Learning environment development has been a key part of the Academic Innovation Team’s remit for a number of years at Sheffield Hallam University (see About Us). Beginning with our research into the impact of e-learning on the student experience in 2002 — and recognizing the way e-learning influenced students’ views of physical spaces — we started to look more closely at the ways in which our students and faculty use on-campus spaces, and at ways in which our environments needed to evolve. A recurring theme that emerged was the importance of serendipitous meetings and the ad hoc use of those "in between" times: in between taught sessions, in between focused study, in between study and home.

Student Use of Informal Spaces

By 2007–8 a particular focus of ours was students’ use of informal learning spaces. We set out to develop an understanding of different patterns of informal learning and to examine how we can support these through effective provision of space, resources, and integrated online and face-to-face activities.

Informal learning isn’t a new phenomenon, but its importance is being more widely recognized across various sectors. There is little agreement about the exact definition of informal learning, however. For Cross it is the "unofficial, unscheduled, impromptu way most people learn to do their jobs" but is nevertheless intentional learning.
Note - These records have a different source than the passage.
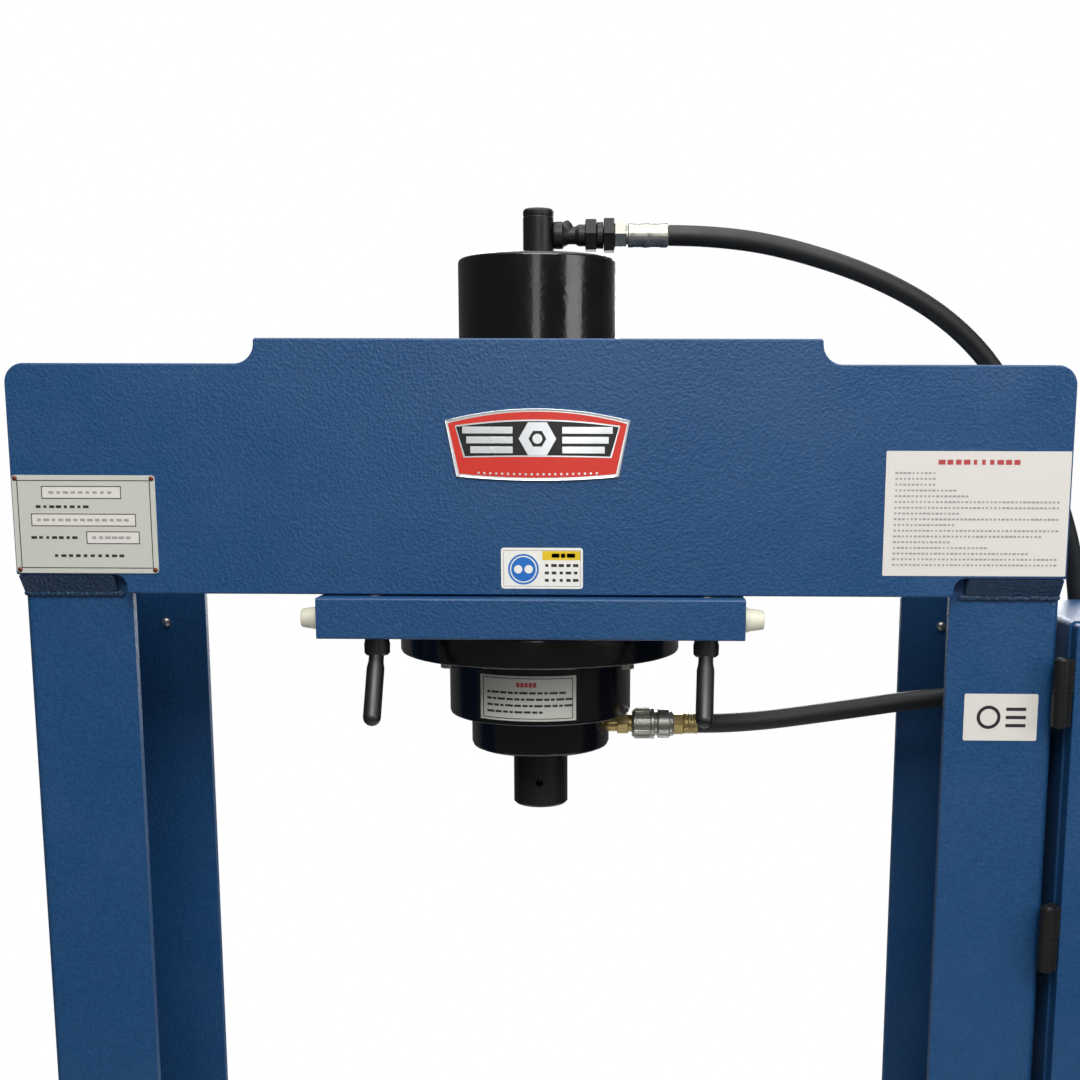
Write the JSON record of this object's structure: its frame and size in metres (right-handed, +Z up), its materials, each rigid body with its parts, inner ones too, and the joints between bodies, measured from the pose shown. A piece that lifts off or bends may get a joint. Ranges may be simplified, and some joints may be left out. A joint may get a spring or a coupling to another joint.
{
  "type": "hydraulic shop press",
  "caption": "H-frame hydraulic press: cylinder carriage rolling under a two-plate head, pinned table with V-blocks, and a power unit cabinet beside the right leg.",
  "frame": {"origin": "on the floor, midway between the legs and between their front and rear faces", "axes": "+Z up, +X to the right seen from the front, -Y towards the operator"},
  "size_m": [1.492, 0.7, 1.897],
  "materials": {
    "blue_powder_coat": "textured satin powder coat",
    "black_gloss_paint": "gloss",
    "black_oxide_steel": "blackened",
    "ground_steel": "ground",
    "zinc_plated_steel": "bright zinc plate",
    "cast_steel": "as machined, oiled",
    "machine_grey_paint": "satin",
    "aluminium_alloy": "machined",
    "hose_rubber": "smooth matt",
    "seal_rubber": "matt",
    "cream_nylon": "satin",
    "black_plastic": "satin",
    "green_plastic": "gloss",
    "white_plastic": "gloss",
    "red_plastic": "gloss",
    "vinyl_label": "satin vinyl",
    "label_metal": "satin"
  },
  "bodies": {
    "frame": {"left_leg": "blue_powder_coat", "right_leg": "blue_powder_coat", "left_foot": "blue_powder_coat", "right_foot": "blue_powder_coat", "base_ties": "blue_powder_coat", "frame_bolts": "zinc_plated_steel", "front_head_plate": "blue_powder_coat", "rear_head_plate": "blue_powder_coat", "weld_beads": "blue_powder_coat", "carriage_rails": "blue_powder_coat", "cabinet_shell": "blue_powder_coat", "cabinet_mounts": "blue_powder_coat", "hinge_frame_halves": "black_oxide_steel", "hose_grommets": "hose_rubber", "oil_tank": "machine_grey_paint", "pump_motor": "machine_grey_paint", "hydraulic_pump": "cast_steel", "valve_block": "aluminium_alloy", "cabinet_fittings": "zinc_plated_steel", "name_badge": "label_metal", "data_plate": "label_metal", "warning_labels": "vinyl_label", "upper_hose": "hose_rubber", "lower_hose": "hose_rubber"},
    "carriage": {"carriage_slab": "blue_powder_coat", "roller_brackets": "blue_powder_coat", "bumpers": "cream_nylon", "cylinder_barrel": "black_gloss_paint", "cylinder_flange": "black_gloss_paint", "flange_bolts": "zinc_plated_steel", "gland_ring": "black_gloss_paint", "gland_nut": "black_gloss_paint", "rod_wiper": "seal_rubber", "top_fitting": "black_oxide_steel", "quick_coupler": "zinc_plated_steel", "hose_ferrules": "zinc_plated_steel", "notice_plate": "label_metal"},
    "roller_front_left": {"front_left_roller": "ground_steel"},
    "roller_front_right": {"front_right_roller": "ground_steel"},
    "roller_rear_left": {"rear_left_roller": "ground_steel"},
    "roller_rear_right": {"rear_right_roller": "ground_steel"},
    "ram": {"ram_rod": "black_oxide_steel", "piston": "ground_steel", "piston_seals": "seal_rubber"},
    "left_clamp": {"left_clamp_lever": "black_plastic"},
    "right_clamp": {"right_clamp_lever": "black_plastic"},
    "door": {"cabinet_door": "blue_powder_coat", "hinge_door_halves": "black_oxide_steel", "door_handle": "black_plastic", "gauge_case": "black_plastic"},
    "needle": {"gauge_needle": "aluminium_alloy"},
    "up_key": {"up_button": "green_plastic"},
    "down_key": {"down_button": "white_plastic"},
    "stop_key": {"stop_button": "red_plastic"},
    "table": {"table_beams": "blue_powder_coat", "table_spacers": "blue_powder_coat"},
    "left_pin": {"left_table_pin": "black_oxide_steel"},
    "right_pin": {"right_table_pin": "black_oxide_steel"},
    "left_block": {"left_v_block": "black_oxide_steel"},
    "right_block": {"right_v_block": "black_oxide_steel"}
  },
  "joints": [
    {"name": "carriage_slide", "type": "slide", "parent": "frame", "child": "carriage", "axis": [1, 0, 0], "range_m": [-0.177, 0.191], "deforming": ["upper_hose", "lower_hose"]},
    {"name": "ram_slide", "type": "slide", "parent": "carriage", "child": "ram", "axis": [0, 0, -1], "range_m": [0, 0.2]},
    {"name": "front_left_roller_spin", "type": "hinge", "parent": "carriage", "child": "roller_front_left", "pos_m": [-0.167, -0.11725, 1.6024], "axis": [0, 1, 0], "range_deg": [-343, 369]},
    {"name": "front_right_roller_spin", "type": "hinge", "parent": "carriage", "child": "roller_front_right", "pos_m": [0.153, -0.11725, 1.6024], "axis": [0, 1, 0], "range_deg": [-343, 369]},
    {"name": "rear_left_roller_spin", "type": "hinge", "parent": "carriage", "child": "roller_rear_left", "pos_m": [-0.167, 0.11725, 1.6024], "axis": [0, 1, 0], "range_deg": [-343, 369]},
    {"name": "rear_right_roller_spin", "type": "hinge", "parent": "carriage", "child": "roller_rear_right", "pos_m": [0.153, 0.11725, 1.6024], "axis": [0, 1, 0], "range_deg": [-343, 369]},
    {"name": "left_clamp_turn", "type": "hinge", "parent": "carriage", "child": "left_clamp", "pos_m": [-0.169, -0.14, 1.4485], "axis": [0, 0, 1], "range_deg": [-90, 90]},
    {"name": "right_clamp_turn", "type": "hinge", "parent": "carriage", "child": "right_clamp", "pos_m": [0.174, -0.14, 1.4485], "axis": [0, 0, 1], "range_deg": [-90, 90]},
    {"name": "cabinet_door_swing", "type": "hinge", "parent": "frame", "child": "door", "pos_m": [0.541, -0.148, 1.127], "axis": [0, 0, -1], "range_deg": [0, 110]},
    {"name": "gauge_needle_turn", "type": "hinge", "parent": "door", "child": "needle", "pos_m": [0.752, -0.166, 1.346], "axis": [0, 1, 0], "range_deg": [0, 270], "stiffness_Nm_per_rad": 0.0005},
    {"name": "up_button_press", "type": "slide", "parent": "door", "child": "up_key", "axis": [0, 1, 0], "range_m": [0, 0.005], "stiffness_N_per_m": 600},
    {"name": "down_button_press", "type": "slide", "parent": "door", "child": "down_key", "axis": [0, 1, 0], "range_m": [0, 0.005], "stiffness_N_per_m": 600},
    {"name": "stop_button_press", "type": "slide", "parent": "door", "child": "stop_key", "axis": [0, 1, 0], "range_m": [0, 0.005], "stiffness_N_per_m": 600},
    {"name": "table_lift", "type": "slide", "parent": "frame", "child": "table", "axis": [0, 0, 1], "range_m": [0, 0.44]},
    {"name": "left_pin_pull", "type": "slide", "parent": "frame", "child": "left_pin", "axis": [0, -1, 0], "range_m": [0, 0.3]},
    {"name": "right_pin_pull", "type": "slide", "parent": "frame", "child": "right_pin", "axis": [0, -1, 0], "range_m": [0, 0.3]},
    {"name": "left_block_slide", "type": "slide", "parent": "table", "child": "left_block", "axis": [1, 0, 0], "range_m": [-0.25, 0.04]},
    {"name": "right_block_slide", "type": "slide", "parent": "table", "child": "right_block", "axis": [1, 0, 0], "range_m": [-0.04, 0.25]}
  ],
  "couplings": [
    {"joint": "front_left_roller_spin", "follows": "carriage_slide", "rad_per_m": 33.333},
    {"joint": "front_right_roller_spin", "follows": "carriage_slide", "rad_per_m": 33.333},
    {"joint": "rear_left_roller_spin", "follows": "carriage_slide", "rad_per_m": 33.333},
    {"joint": "rear_right_roller_spin", "follows": "carriage_slide", "rad_per_m": 33.333}
  ]
}
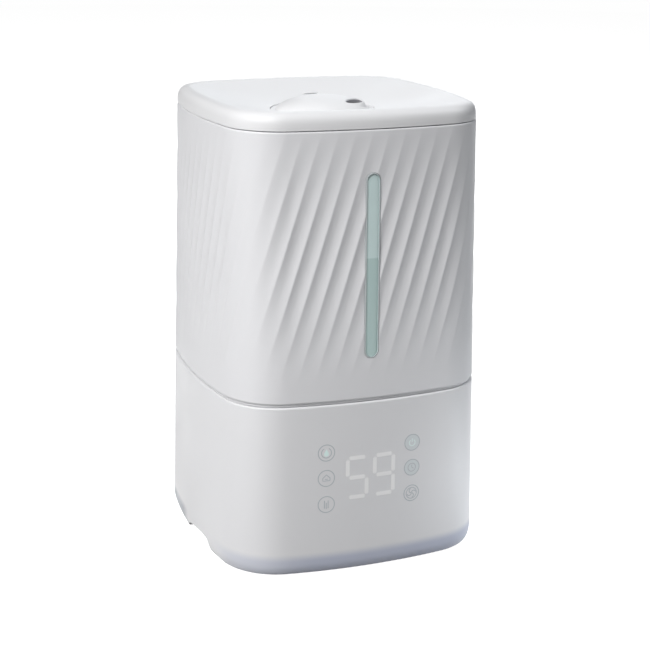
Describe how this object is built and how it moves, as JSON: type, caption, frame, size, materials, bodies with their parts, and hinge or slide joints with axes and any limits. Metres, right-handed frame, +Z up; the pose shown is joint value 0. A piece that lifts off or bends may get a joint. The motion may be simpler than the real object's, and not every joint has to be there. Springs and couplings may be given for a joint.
{
  "type": "cool mist humidifier",
  "caption": "Free-standing top-fill cool mist humidifier: rounded square base with lit display, fluted lift-off tank, dished lid and turning mist nozzle.",
  "frame": {"origin": "on the floor, under the middle of the base", "axes": "+Z up, the display and level window face -Y, +X is the right-hand side seen from the front"},
  "size_m": [0.2046, 0.2046, 0.3259],
  "materials": {
    "white_plastic": "satin moulded ABS",
    "tank_white": "fine satin moulded ABS with slanting flutes",
    "skirt_tint": "smooth, faintly blue",
    "grey_plastic": "matt moulded",
    "foot_rubber": "matt",
    "steel": "plain",
    "silicone": "translucent white, matt",
    "ceramic": null,
    "circuit_board": "solder resist on glass fibre",
    "aluminium": "extruded",
    "transformer_tape": "polyester tape",
    "black_plastic": "fine matt",
    "display_light": "milky diffuser, lit from behind",
    "motor_copper": "wound copper",
    "aqua_window": "clear tinted acrylic strip"
  },
  "bodies": {
    "base": {"base_housing": "white_plastic", "base_deck": "white_plastic", "water_basin": "white_plastic", "base_skirt": "skirt_tint", "bottom_plate": "grey_plastic", "transducer_clamp": "grey_plastic", "air_duct": "grey_plastic", "float_clip": "grey_plastic", "foot_front_left": "foot_rubber", "foot_front_right": "foot_rubber", "foot_back_right": "foot_rubber", "foot_back_left": "foot_rubber", "bottom_screw_front_left": "steel", "bottom_screw_front_right": "steel", "bottom_screw_back_right": "steel", "bottom_screw_back_left": "steel", "deck_screw_front_left": "steel", "deck_screw_front_right": "steel", "deck_screw_back_right": "steel", "deck_screw_back_left": "steel", "inlet_pin_left": "steel", "inlet_pin_right": "steel", "transducer_seal": "silicone", "touch_pad_left_top": "silicone", "touch_pad_left_middle": "silicone", "touch_pad_left_bottom": "silicone", "touch_pad_right_top": "silicone", "touch_pad_right_middle": "silicone", "touch_pad_right_bottom": "silicone", "transducer_disc": "ceramic", "driver_board": "circuit_board", "power_board": "circuit_board", "display_board": "circuit_board", "driver_heat_sink": "aluminium", "power_transformer": "transformer_tape", "display_shade": "black_plastic", "humidity_sensor": "black_plastic", "fan_frame": "black_plastic", "power_inlet": "black_plastic", "level_sensor": "black_plastic", "digit_left": "display_light", "digit_right": "display_light", "fan_motor": "motor_copper"},
    "fan": {"fan_rotor": "black_plastic"},
    "float": {"float_ring": "silicone", "float_magnet": "steel"},
    "tank": {"tank_shell": "tank_white", "tank_floor": "white_plastic", "mist_chimney": "white_plastic", "level_window": "aqua_window", "valve_seat": "white_plastic", "valve_spring": "steel"},
    "valve": {"valve_plunger": "grey_plastic", "valve_seal": "silicone"},
    "lid": {"lid_cover": "white_plastic", "lid_liner": "white_plastic", "lid_gasket": "silicone", "nozzle_o_ring": "silicone"},
    "nozzle": {"nozzle_cap": "white_plastic", "nozzle_baffle": "white_plastic"}
  },
  "joints": [
    {"name": "tank_lift", "type": "slide", "parent": "base", "child": "tank", "axis": [0, 0, 1], "range_m": [0, 0.06]},
    {"name": "valve_travel", "type": "slide", "parent": "tank", "child": "valve", "axis": [0, 0, 1], "range_m": [-0.005, 0], "deforming": ["valve_spring"]},
    {"name": "lid_lift", "type": "slide", "parent": "tank", "child": "lid", "axis": [0, 0, 1], "range_m": [0, 0.04]},
    {"name": "nozzle_turn", "type": "hinge", "parent": "lid", "child": "nozzle", "pos_m": [0, 0, 0.31], "axis": [0, 0, 1], "continuous": true},
    {"name": "float_rise", "type": "slide", "parent": "base", "child": "float", "axis": [0, 0, 1], "range_m": [0, 0.01]},
    {"name": "fan_spin", "type": "hinge", "parent": "base", "child": "fan", "pos_m": [0, 0.042, 0.03], "axis": [0, 0, 1], "continuous": true}
  ],
  "couplings": [
    {"joint": "valve_travel", "follows": "tank_lift", "ratio": -0.083333}
  ]
}
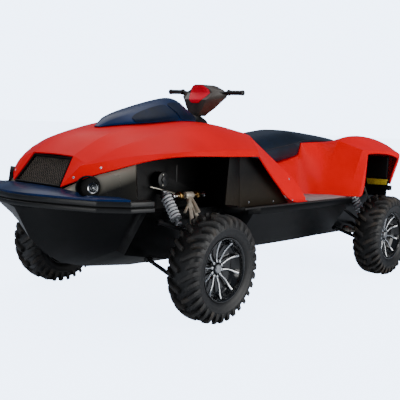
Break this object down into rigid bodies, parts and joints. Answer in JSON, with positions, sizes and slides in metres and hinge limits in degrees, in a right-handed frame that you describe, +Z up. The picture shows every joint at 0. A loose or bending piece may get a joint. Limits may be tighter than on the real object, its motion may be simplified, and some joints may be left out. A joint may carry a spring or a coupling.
{
  "type": "amphibious all-terrain vehicle",
  "caption": "Amphibious quad bike: planing hull, red body, straddle seat, handlebars, lugged tyres on wishbones, and a steered water-jet nozzle with a reverse bucket.",
  "frame": {"origin": "middle of the vehicle's box at ground level", "axes": "+X forward to the bow, +Y to the vehicle's left, +Z up"},
  "size_m": [3.64, 1.6, 1.4],
  "materials": {
    "red_gel_coat": "gloss",
    "black_hull": "satin",
    "navy_gloss": "gloss",
    "seat_vinyl": "gloss",
    "grey_plastic": "moulded",
    "olive_metal": "metallic",
    "black_rubber": "matt",
    "tyre": "matt",
    "steel": "machined",
    "brass": "plated",
    "black_steel": "powder coated",
    "aluminium": "machined",
    "rim_black": "gloss",
    "mat_grey": "matt",
    "lamp_glass": "clear",
    "lamp_red": "clear"
  },
  "bodies": {
    "root": {"hull": "black_hull", "engine_block": "steel", "bow_lip": "black_rubber", "bow_deck": "navy_gloss", "front_body": "red_gel_coat", "grille": "grey_plastic", "front_frame": "black_steel", "rear_body": "red_gel_coat", "seat": "seat_vinyl", "cowl": "navy_gloss", "console": "grey_plastic", "lamp_fairing_left": "olive_metal", "lamp_fairing_right": "olive_metal", "headlamp_left": "lamp_glass", "headlamp_right": "lamp_glass", "side_panel_left": "grey_plastic", "side_panel_right": "grey_plastic", "footboard_left": "mat_grey", "footboard_right": "mat_grey", "arch_liner_left": "black_hull", "arch_liner_right": "black_hull", "tail_lamp_left": "lamp_red", "tail_lamp_right": "lamp_red", "upper_wishbone_left": "black_steel", "upper_wishbone_right": "black_steel", "lower_wishbone_left": "black_steel", "lower_wishbone_right": "black_steel", "pivot_shaft_left": "brass", "pivot_shaft_right": "brass", "lift_link_left": "steel", "lift_link_right": "steel", "rear_arm_left": "black_steel", "rear_arm_right": "black_steel", "front_damper_left": "aluminium", "front_damper_right": "aluminium", "rear_damper_left": "black_steel", "rear_damper_right": "black_steel"},
    "steering": {"handlebar": "black_rubber", "nacelle": "grey_plastic", "nacelle_pad": "red_gel_coat"},
    "rack": {"steering_rack": "steel"},
    "knuckle_left_body": {"knuckle_left": "black_steel"},
    "knuckle_right_body": {"knuckle_right": "black_steel"},
    "wheel_front_left": {"tyre_front_left": "tyre", "rim_front_left": "rim_black"},
    "wheel_front_right": {"tyre_front_right": "tyre", "rim_front_right": "rim_black"},
    "wheel_rear_left": {"tyre_rear_left": "tyre", "rim_rear_left": "rim_black", "half_shaft_left": "steel"},
    "wheel_rear_right": {"tyre_rear_right": "tyre", "rim_rear_right": "rim_black", "half_shaft_right": "steel"},
    "nozzle": {"jet_nozzle": "aluminium"},
    "bucket": {"reverse_bucket": "black_steel"}
  },
  "joints": [
    {"name": "steering_turn", "type": "hinge", "parent": "root", "child": "steering", "pos_m": [0.305, 0, 1.155], "axis": [-0.4281, 0, 0.9037], "range_deg": [-38, 38]},
    {"name": "knuckle_left_turn", "type": "hinge", "parent": "root", "child": "knuckle_left_body", "pos_m": [0.91, 0.555, 0.3175], "axis": [0, 0, 1], "range_deg": [-27, 27]},
    {"name": "knuckle_right_turn", "type": "hinge", "parent": "root", "child": "knuckle_right_body", "pos_m": [0.91, -0.555, 0.3175], "axis": [0, 0, 1], "range_deg": [-27, 27]},
    {"name": "rack_slide", "type": "slide", "parent": "root", "child": "rack", "axis": [0, 1, 0], "range_m": [-0.0495, 0.0495]},
    {"name": "nozzle_turn", "type": "hinge", "parent": "root", "child": "nozzle", "pos_m": [-1.725, 0, 0.35], "axis": [0, 0, 1], "range_deg": [-21, 21]},
    {"name": "bucket_tilt", "type": "hinge", "parent": "nozzle", "child": "bucket", "pos_m": [-1.7591, 0, 0.35], "axis": [0, -1, 0], "range_deg": [0, 78]},
    {"name": "wheel_front_left_spin", "type": "hinge", "parent": "knuckle_left_body", "child": "wheel_front_left", "pos_m": [0.91, 0.695, 0.3175], "axis": [0, 1, 0], "continuous": true},
    {"name": "wheel_front_right_spin", "type": "hinge", "parent": "knuckle_right_body", "child": "wheel_front_right", "pos_m": [0.91, -0.695, 0.3175], "axis": [0, 1, 0], "continuous": true},
    {"name": "wheel_rear_left_spin", "type": "hinge", "parent": "root", "child": "wheel_rear_left", "pos_m": [-1.23, 0.695, 0.3175], "axis": [0, 1, 0], "continuous": true},
    {"name": "wheel_rear_right_spin", "type": "hinge", "parent": "root", "child": "wheel_rear_right", "pos_m": [-1.23, -0.695, 0.3175], "axis": [0, 1, 0], "continuous": true}
  ],
  "couplings": [
    {"joint": "knuckle_left_turn", "follows": "steering_turn", "ratio": 0.7},
    {"joint": "knuckle_right_turn", "follows": "steering_turn", "ratio": 0.7},
    {"joint": "rack_slide", "follows": "steering_turn", "m_per_rad": -0.0742},
    {"joint": "nozzle_turn", "follows": "steering_turn", "ratio": -0.55}
  ]
}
It is distinct from formal learning in that it takes place in "learnscapes" rather than formal classrooms.1 A 2004 Futurelab report2 looked at informal learning with technology outside school settings and took into account the wider "ecology" of learning and how information and communication technologies are used to support this. For the purposes of our work, we chose to define informal learning as:

The activities that take place in students’ self-directed and independent learning time, where the learning is taking place to support a formal program of study, but outside the formally planned and tutor-directed activities.

Tweet, Tweet: What Are You Doing?

In early 2008 we were looking for an innovative data-generation method to support our work. Earlier learning environment efforts had seen us use reflective learning activity diaries (document-based), photo diaries, and digital photo stories. We were keen to build on the richness of the data that these methods offered but also to exploit something relevant to today’s lifestyle.

At the time, one of the authors was using Twitter3 as part of an established and active network; the other had just started experimenting with it and was on the verge of abandoning it. After all, there’s a limit to the number of times you can update (or tweet) "sat at my desk…" to an audience of people in the same office and still believe that there’s a point! It was registering her phone to enable short message service (SMS) updates on the go that convinced her to think about the possibility of harnessing this succinct, mobile, always on technology as a sort of micro-diary. What if we could take Twitter’s "What are you doing?" prompt and instead ask "Where are you learning?" Could we get students to send tweets that would offer insights into their learning patterns, activities, and environmental triggers?

We recruited 15 students to take part in a two-week study. During this time — in exchange for a token payment of Amazon vouchers — we asked each participant to:

  • Register for a Twitter account and tweet an average of three times per day about their learning activities and the spaces they were using;
  • Provide three longer summaries per week offering additional information on points of interest selected by us (for example, "You mention working in x location — what is it about this space that works for you?"); and
  • Take part in a final reflective interview at the end of the fortnight.

Only one participant had used Twitter before, but with a five-minute introduction to the application, all the students managed to use it successfully and easily. Most chose to register their phones to allow SMS tweets and used a combination of PC- and phone-based updates. Using a dedicated project account (@learningspaces), we were able to track and collate the tweets of our participants.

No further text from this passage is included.